Travel in Japan: A day at the Sumo Tournament

I love nothing better than watching big men wrestling clad only in what resemble oversized incontinence pants.

That’s why a visit to Kokugikan at Ryogoku station for one of the three annual sumo tourneys held in Japan’s capital city is such a great experience.

From centrally located Ryogoku station on the Chuo line it is only a five-minute walk to the Kokugikan. All you have to do is follow the signs or, like every event in Tokyo, follow the crowds.

Once you get inside, find your seat and have stocked up on beer and snacks you can begin to get absorbed into the bouts.
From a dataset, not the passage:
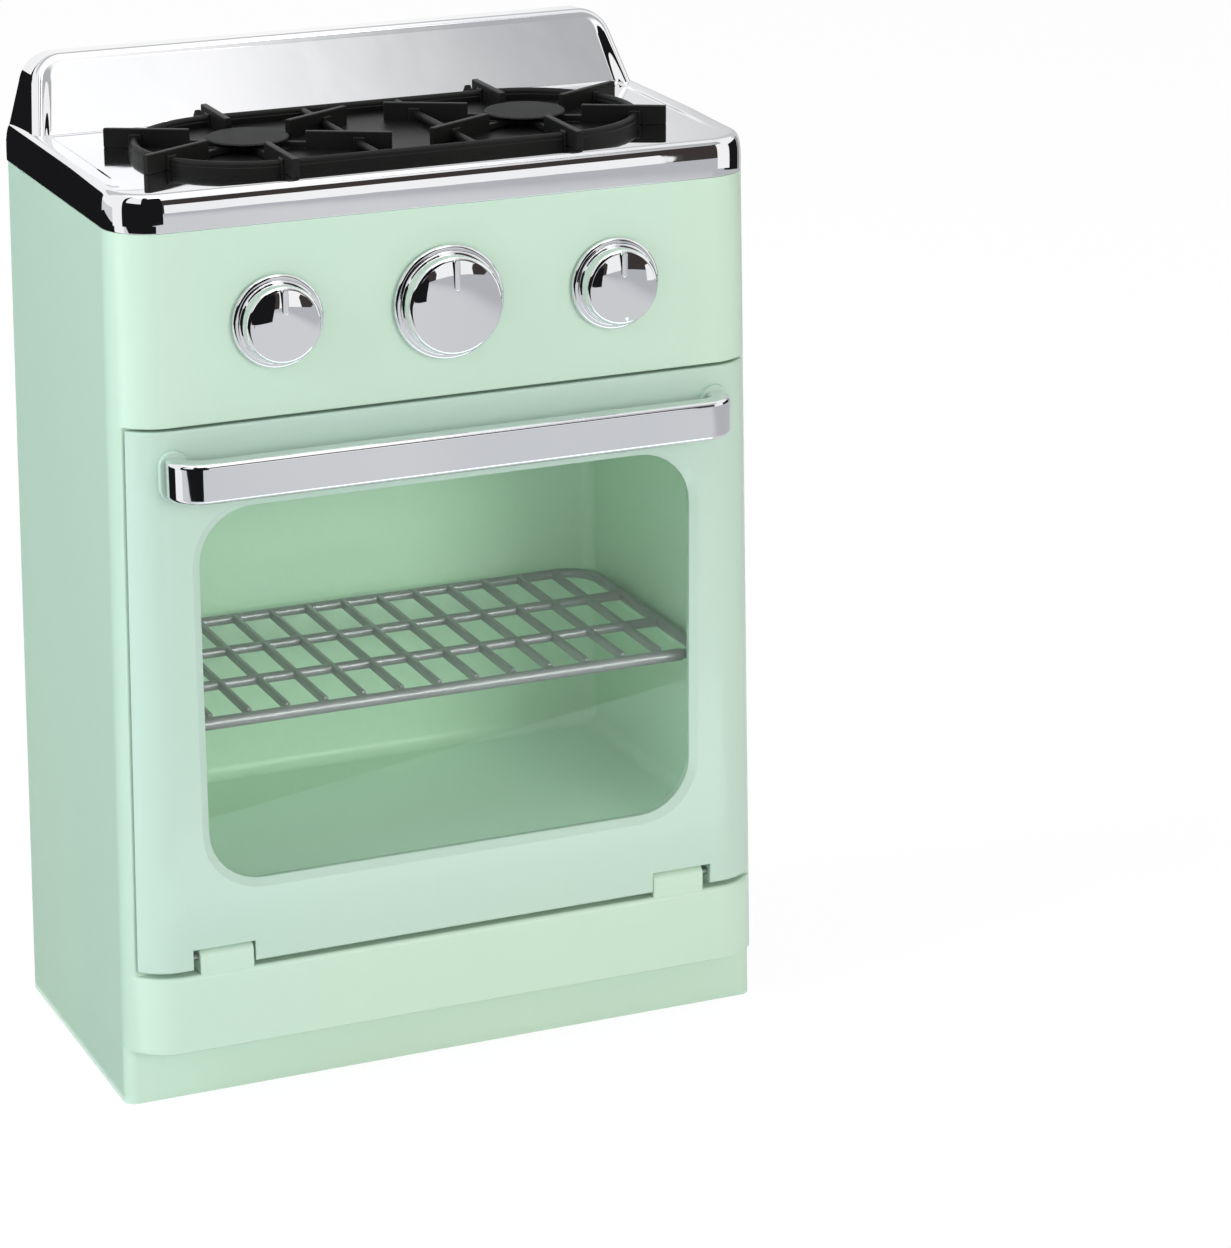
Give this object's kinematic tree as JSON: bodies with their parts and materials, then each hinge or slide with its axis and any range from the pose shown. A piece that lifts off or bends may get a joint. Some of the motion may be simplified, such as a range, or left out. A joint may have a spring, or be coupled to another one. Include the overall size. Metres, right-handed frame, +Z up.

Each one begins with the two usually obese rikishi (wrestlers) climbing into the ring as the umpire calls their names in a long drawn out chant that you might expect to hear at a religious ceremony. Then again, given sumo’s roots as a harvest ceremony it is not surprising it still retains a feeling of ritualism.

As the chant fades the two fighters face each other and a psychological battle ensues. They posture, lifting their huge legs up to right angles and slamming them hard into the ground as the crowd roars in response and anticipation, which continues as the rikishi return to their corners for a wipe-down and to collect handfuls of salt to toss across the ring to purify the ground.

As the final posturing draws to an end the rikishi bend forward, until with both fists on the floor they are ready to spring forward at the umpires command. Then all hell breaks loose as the wrestlers charge and the crowd erupts.

Heads collide and slaps and pushes are traded in a frenzied opening where the fighters struggle to get a grip on their opponent that would allow them to throw them to the ground or better still send them tumbling of the raised ring and into the laps of the folk in the front row.

The power is awesome and the spectacle often as brief as a few seconds. However it is this intensity that makes sumo a special experience, an experience you should not miss out on if you ever visit Japan.